Given task
Reproduce the full listing that appears beneath this instruction exactly.

* Start Material supplied *

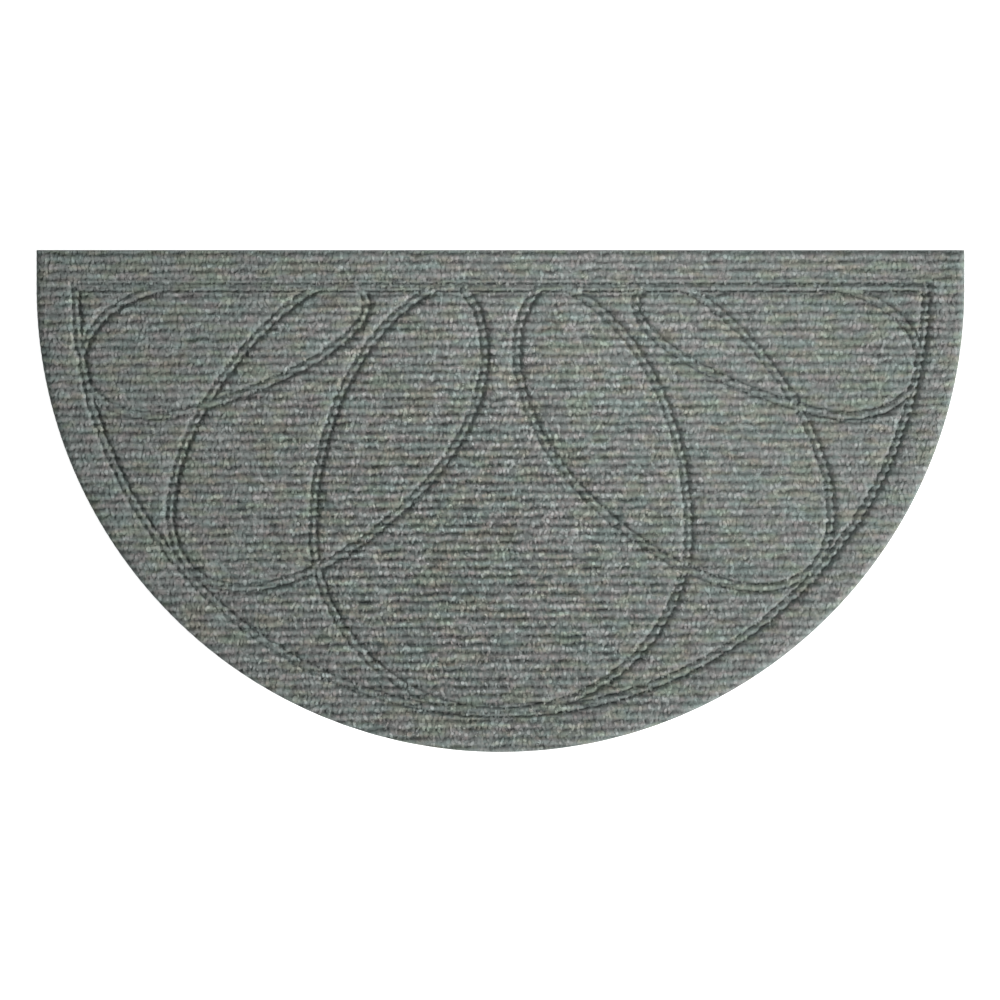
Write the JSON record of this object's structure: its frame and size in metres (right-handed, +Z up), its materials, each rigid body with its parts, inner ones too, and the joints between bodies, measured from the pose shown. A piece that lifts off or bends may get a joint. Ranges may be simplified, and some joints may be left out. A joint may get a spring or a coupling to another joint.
{
  "type": "half round doormat",
  "caption": "Half round doormat of ribbed needle-punched carpet, with a pressed border line and overlapping pressed petals.",
  "frame": {"origin": "middle of the underside's bounding rectangle, on the floor", "axes": "+X along the straight edge, +Y towards the straight edge, +Z up out of the ribbed face"},
  "size_m": [0.838, 0.453, 0.0075],
  "materials": {
    "ribbed_carpet": "matt needle-punched fibre carpet, slate grey heather with brown and pale flecks, ribbed, with heat-pressed lines"
  },
  "bodies": {
    "root": {"ribbed_mat": "ribbed_carpet"}
  },
  "joints": []
}
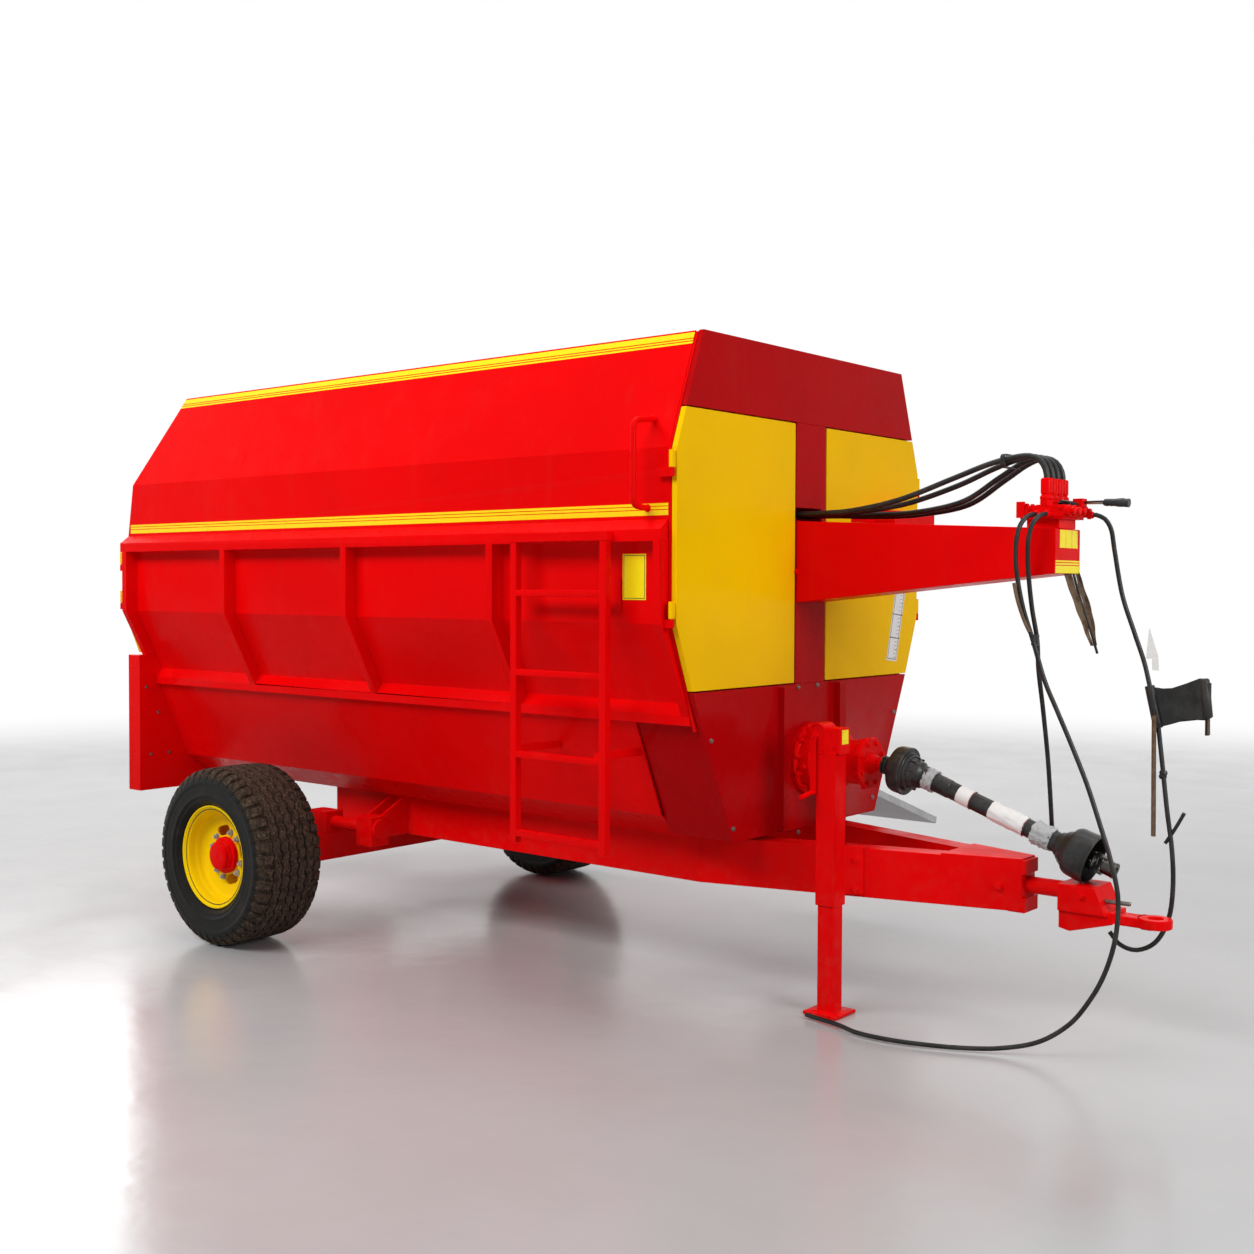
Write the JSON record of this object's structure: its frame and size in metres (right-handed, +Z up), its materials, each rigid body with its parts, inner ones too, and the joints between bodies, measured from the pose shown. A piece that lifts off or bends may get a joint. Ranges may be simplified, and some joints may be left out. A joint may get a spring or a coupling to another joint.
{
  "type": "feed mixer wagon",
  "caption": "Trailed feed mixer wagon with horizontal augers in a steel hopper, front and rear doors, drawbar with driveline, jack, ladder and side discharge.",
  "frame": {"origin": "on the ground, midway between the hitch eye's tip and the rear latches, on the centre line between the tyres", "axes": "+X forward to the hitch, +Y to the wagon's left, +Z up"},
  "size_m": [5.017, 2.376, 2.47],
  "materials": {
    "red_paint": "gloss",
    "yellow_paint": "gloss",
    "galvanised": "dull",
    "bare_steel": "brushed",
    "black_plastic": "matte",
    "black_rubber": "satin",
    "tyre": "worn"
  },
  "bodies": {
    "wagon": {"side_wall_left": "red_paint", "side_wall_right": "red_paint", "hopper_front_wall": "red_paint", "hopper_rear_wall": "red_paint", "trough": "red_paint", "front_case_shell": "red_paint", "front_lower_panel": "red_paint", "front_column": "red_paint", "front_top_strip": "red_paint", "rear_housing": "red_paint", "rear_cover": "red_paint", "discharge_cylinder": "black_plastic", "discharge_chute": "galvanised", "chassis": "red_paint", "axle": "red_paint", "axle_weigh_bar_left": "bare_steel", "axle_weigh_bar_right": "bare_steel", "weigh_bar_bracket_left": "red_paint", "weigh_bar_bracket_right": "red_paint", "hitch_weigh_bar": "bare_steel", "hitch_head": "red_paint", "hitch_eye": "red_paint", "ladder": "red_paint", "grab_handle": "red_paint", "hose_arm": "red_paint", "valve_block": "red_paint", "valve_lever": "black_plastic", "gearbox": "red_paint", "driveline_rear_guard": "black_plastic", "driveline_tube": "black_plastic", "driveline_front_guard": "black_plastic", "driveline_yoke": "bare_steel", "jack_outer": "red_paint", "jack_crank": "red_paint", "hose_bundle_1": "black_rubber", "hose_bundle_2": "black_rubber", "hose_bundle_3": "black_rubber", "hose_bundle_4": "black_rubber", "hose_long": "black_rubber", "hose_short": "black_rubber", "hose_front": "black_rubber", "hose_holder": "black_rubber"},
    "wheel_left": {"tyre_left": "tyre", "rim_left": "yellow_paint"},
    "wheel_right": {"tyre_right": "tyre", "rim_right": "yellow_paint"},
    "main_auger": {"auger_main": "bare_steel"},
    "upper_auger_left": {"auger_upper_left": "bare_steel"},
    "upper_auger_right": {"auger_upper_right": "bare_steel"},
    "front_door_left": {"front_door_left": "yellow_paint", "indicator_box": "red_paint"},
    "front_door_right": {"front_door_right": "yellow_paint"},
    "rear_door_left": {"rear_door_left": "yellow_paint"},
    "rear_door_right": {"rear_door_right": "yellow_paint"},
    "discharge_door": {"discharge_door": "red_paint"},
    "jack_leg": {"jack_leg": "red_paint"}
  },
  "joints": [
    {"name": "wheel_left_spin", "type": "hinge", "parent": "wagon", "child": "wheel_left", "pos_m": [-1.242, 1.02, 0.385], "axis": [0, 1, 0], "continuous": true},
    {"name": "wheel_right_spin", "type": "hinge", "parent": "wagon", "child": "wheel_right", "pos_m": [-1.242, -1.02, 0.385], "axis": [0, 1, 0], "continuous": true},
    {"name": "main_auger_turn", "type": "hinge", "parent": "wagon", "child": "main_auger", "pos_m": [-2.31, 0, 0.892], "axis": [1, 0, 0], "continuous": true},
    {"name": "upper_auger_left_turn", "type": "hinge", "parent": "wagon", "child": "upper_auger_left", "pos_m": [-2.31, 0.43, 1.62], "axis": [1, 0, 0], "continuous": true},
    {"name": "upper_auger_right_turn", "type": "hinge", "parent": "wagon", "child": "upper_auger_right", "pos_m": [-2.31, -0.43, 1.62], "axis": [1, 0, 0], "continuous": true},
    {"name": "front_door_left_swing", "type": "hinge", "parent": "wagon", "child": "front_door_left", "pos_m": [1.039, 0.872, 1.48], "axis": [0, 0, 1], "range_deg": [0, 110]},
    {"name": "front_door_right_swing", "type": "hinge", "parent": "wagon", "child": "front_door_right", "pos_m": [1.039, -0.872, 1.48], "axis": [0, 0, 1], "range_deg": [-110, 0]},
    {"name": "rear_door_left_swing", "type": "hinge", "parent": "wagon", "child": "rear_door_left", "pos_m": [-2.412, 0.872, 1.5], "axis": [0, 0, 1], "range_deg": [-110, 0]},
    {"name": "rear_door_right_swing", "type": "hinge", "parent": "wagon", "child": "rear_door_right", "pos_m": [-2.412, -0.872, 1.5], "axis": [0, 0, 1], "range_deg": [0, 110]},
    {"name": "discharge_door_slide", "type": "slide", "parent": "wagon", "child": "discharge_door", "axis": [0, 0.3924, 0.9198], "range_m": [0, 0.25]},
    {"name": "jack_leg_slide", "type": "slide", "parent": "wagon", "child": "jack_leg", "axis": [0, 0, 1], "range_m": [0, 0.33]}
  ],
  "couplings": [
    {"joint": "upper_auger_left_turn", "follows": "main_auger_turn", "ratio": 0.7},
    {"joint": "upper_auger_right_turn", "follows": "main_auger_turn", "ratio": 0.7}
  ]
}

* End Material supplied *

Exercise answer
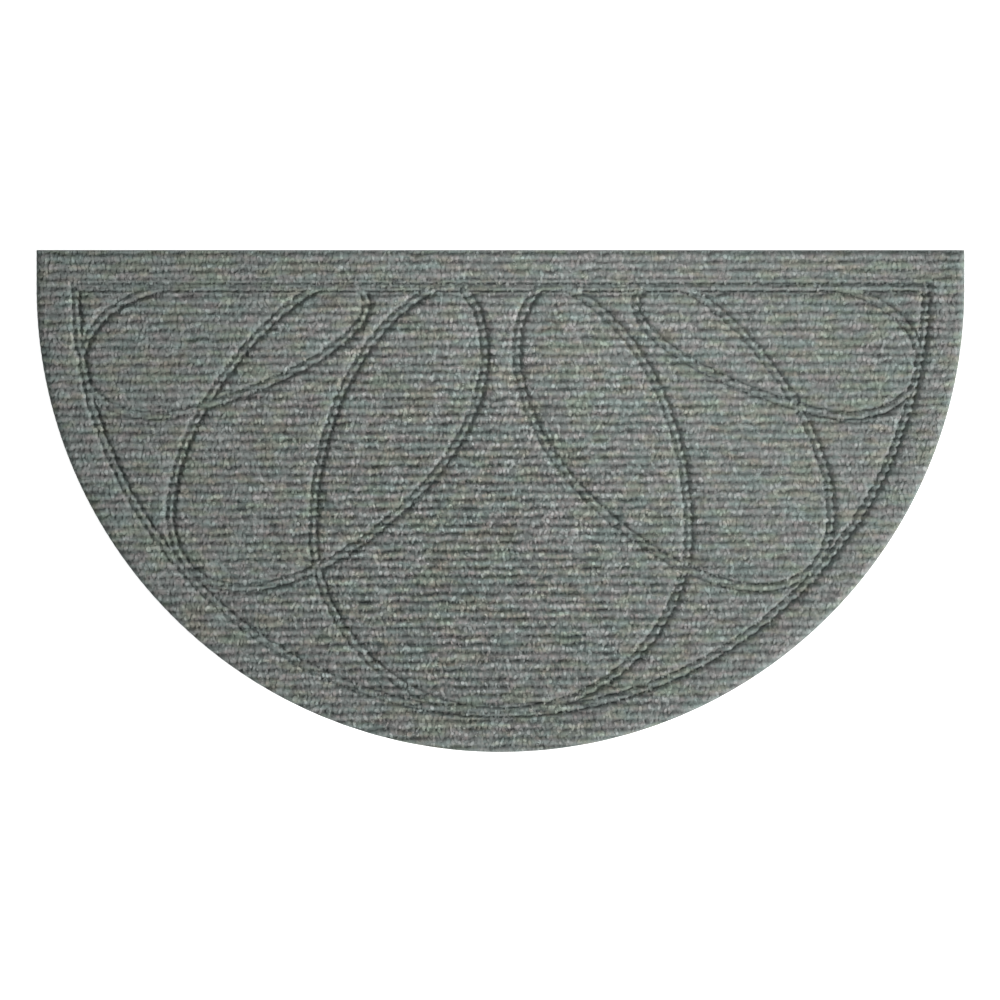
Write the JSON record of this object's structure: its frame and size in metres (right-handed, +Z up), its materials, each rigid body with its parts, inner ones too, and the joints between bodies, measured from the pose shown. A piece that lifts off or bends may get a joint. Ranges may be simplified, and some joints may be left out. A joint may get a spring or a coupling to another joint.
{
  "type": "half round doormat",
  "caption": "Half round doormat of ribbed needle-punched carpet, with a pressed border line and overlapping pressed petals.",
  "frame": {"origin": "middle of the underside's bounding rectangle, on the floor", "axes": "+X along the straight edge, +Y towards the straight edge, +Z up out of the ribbed face"},
  "size_m": [0.838, 0.453, 0.0075],
  "materials": {
    "ribbed_carpet": "matt needle-punched fibre carpet, slate grey heather with brown and pale flecks, ribbed, with heat-pressed lines"
  },
  "bodies": {
    "root": {"ribbed_mat": "ribbed_carpet"}
  },
  "joints": []
}
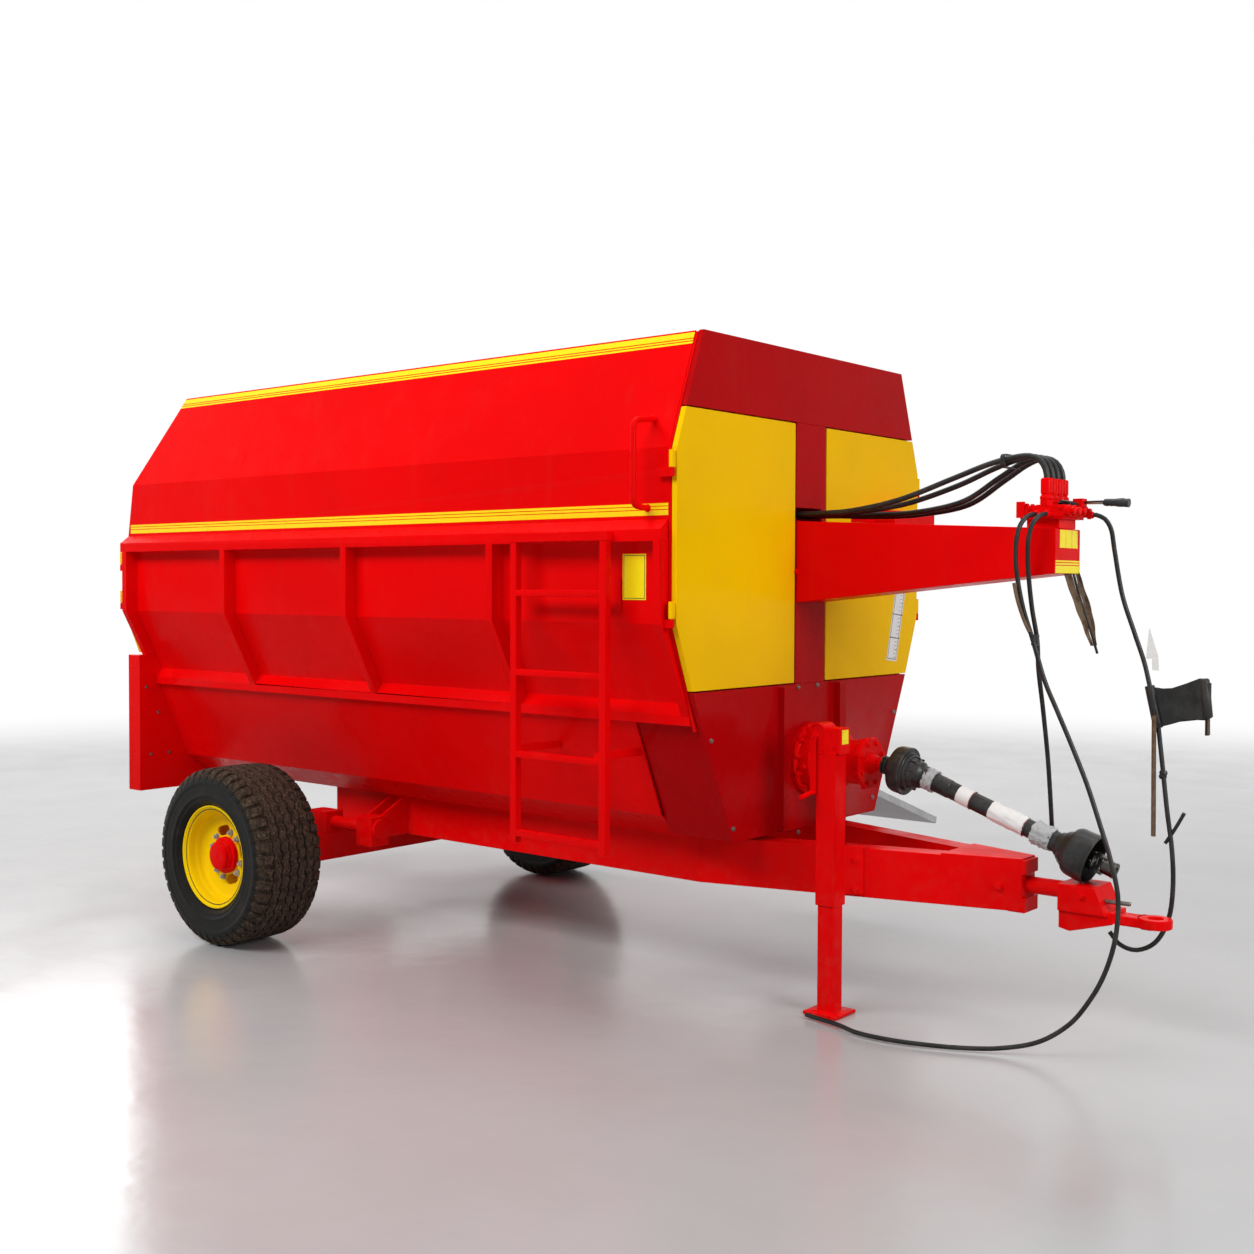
Write the JSON record of this object's structure: its frame and size in metres (right-handed, +Z up), its materials, each rigid body with its parts, inner ones too, and the joints between bodies, measured from the pose shown. A piece that lifts off or bends may get a joint. Ranges may be simplified, and some joints may be left out. A joint may get a spring or a coupling to another joint.
{
  "type": "feed mixer wagon",
  "caption": "Trailed feed mixer wagon with horizontal augers in a steel hopper, front and rear doors, drawbar with driveline, jack, ladder and side discharge.",
  "frame": {"origin": "on the ground, midway between the hitch eye's tip and the rear latches, on the centre line between the tyres", "axes": "+X forward to the hitch, +Y to the wagon's left, +Z up"},
  "size_m": [5.017, 2.376, 2.47],
  "materials": {
    "red_paint": "gloss",
    "yellow_paint": "gloss",
    "galvanised": "dull",
    "bare_steel": "brushed",
    "black_plastic": "matte",
    "black_rubber": "satin",
    "tyre": "worn"
  },
  "bodies": {
    "wagon": {"side_wall_left": "red_paint", "side_wall_right": "red_paint", "hopper_front_wall": "red_paint", "hopper_rear_wall": "red_paint", "trough": "red_paint", "front_case_shell": "red_paint", "front_lower_panel": "red_paint", "front_column": "red_paint", "front_top_strip": "red_paint", "rear_housing": "red_paint", "rear_cover": "red_paint", "discharge_cylinder": "black_plastic", "discharge_chute": "galvanised", "chassis": "red_paint", "axle": "red_paint", "axle_weigh_bar_left": "bare_steel", "axle_weigh_bar_right": "bare_steel", "weigh_bar_bracket_left": "red_paint", "weigh_bar_bracket_right": "red_paint", "hitch_weigh_bar": "bare_steel", "hitch_head": "red_paint", "hitch_eye": "red_paint", "ladder": "red_paint", "grab_handle": "red_paint", "hose_arm": "red_paint", "valve_block": "red_paint", "valve_lever": "black_plastic", "gearbox": "red_paint", "driveline_rear_guard": "black_plastic", "driveline_tube": "black_plastic", "driveline_front_guard": "black_plastic", "driveline_yoke": "bare_steel", "jack_outer": "red_paint", "jack_crank": "red_paint", "hose_bundle_1": "black_rubber", "hose_bundle_2": "black_rubber", "hose_bundle_3": "black_rubber", "hose_bundle_4": "black_rubber", "hose_long": "black_rubber", "hose_short": "black_rubber", "hose_front": "black_rubber", "hose_holder": "black_rubber"},
    "wheel_left": {"tyre_left": "tyre", "rim_left": "yellow_paint"},
    "wheel_right": {"tyre_right": "tyre", "rim_right": "yellow_paint"},
    "main_auger": {"auger_main": "bare_steel"},
    "upper_auger_left": {"auger_upper_left": "bare_steel"},
    "upper_auger_right": {"auger_upper_right": "bare_steel"},
    "front_door_left": {"front_door_left": "yellow_paint", "indicator_box": "red_paint"},
    "front_door_right": {"front_door_right": "yellow_paint"},
    "rear_door_left": {"rear_door_left": "yellow_paint"},
    "rear_door_right": {"rear_door_right": "yellow_paint"},
    "discharge_door": {"discharge_door": "red_paint"},
    "jack_leg": {"jack_leg": "red_paint"}
  },
  "joints": [
    {"name": "wheel_left_spin", "type": "hinge", "parent": "wagon", "child": "wheel_left", "pos_m": [-1.242, 1.02, 0.385], "axis": [0, 1, 0], "continuous": true},
    {"name": "wheel_right_spin", "type": "hinge", "parent": "wagon", "child": "wheel_right", "pos_m": [-1.242, -1.02, 0.385], "axis": [0, 1, 0], "continuous": true},
    {"name": "main_auger_turn", "type": "hinge", "parent": "wagon", "child": "main_auger", "pos_m": [-2.31, 0, 0.892], "axis": [1, 0, 0], "continuous": true},
    {"name": "upper_auger_left_turn", "type": "hinge", "parent": "wagon", "child": "upper_auger_left", "pos_m": [-2.31, 0.43, 1.62], "axis": [1, 0, 0], "continuous": true},
    {"name": "upper_auger_right_turn", "type": "hinge", "parent": "wagon", "child": "upper_auger_right", "pos_m": [-2.31, -0.43, 1.62], "axis": [1, 0, 0], "continuous": true},
    {"name": "front_door_left_swing", "type": "hinge", "parent": "wagon", "child": "front_door_left", "pos_m": [1.039, 0.872, 1.48], "axis": [0, 0, 1], "range_deg": [0, 110]},
    {"name": "front_door_right_swing", "type": "hinge", "parent": "wagon", "child": "front_door_right", "pos_m": [1.039, -0.872, 1.48], "axis": [0, 0, 1], "range_deg": [-110, 0]},
    {"name": "rear_door_left_swing", "type": "hinge", "parent": "wagon", "child": "rear_door_left", "pos_m": [-2.412, 0.872, 1.5], "axis": [0, 0, 1], "range_deg": [-110, 0]},
    {"name": "rear_door_right_swing", "type": "hinge", "parent": "wagon", "child": "rear_door_right", "pos_m": [-2.412, -0.872, 1.5], "axis": [0, 0, 1], "range_deg": [0, 110]},
    {"name": "discharge_door_slide", "type": "slide", "parent": "wagon", "child": "discharge_door", "axis": [0, 0.3924, 0.9198], "range_m": [0, 0.25]},
    {"name": "jack_leg_slide", "type": "slide", "parent": "wagon", "child": "jack_leg", "axis": [0, 0, 1], "range_m": [0, 0.33]}
  ],
  "couplings": [
    {"joint": "upper_auger_left_turn", "follows": "main_auger_turn", "ratio": 0.7},
    {"joint": "upper_auger_right_turn", "follows": "main_auger_turn", "ratio": 0.7}
  ]
}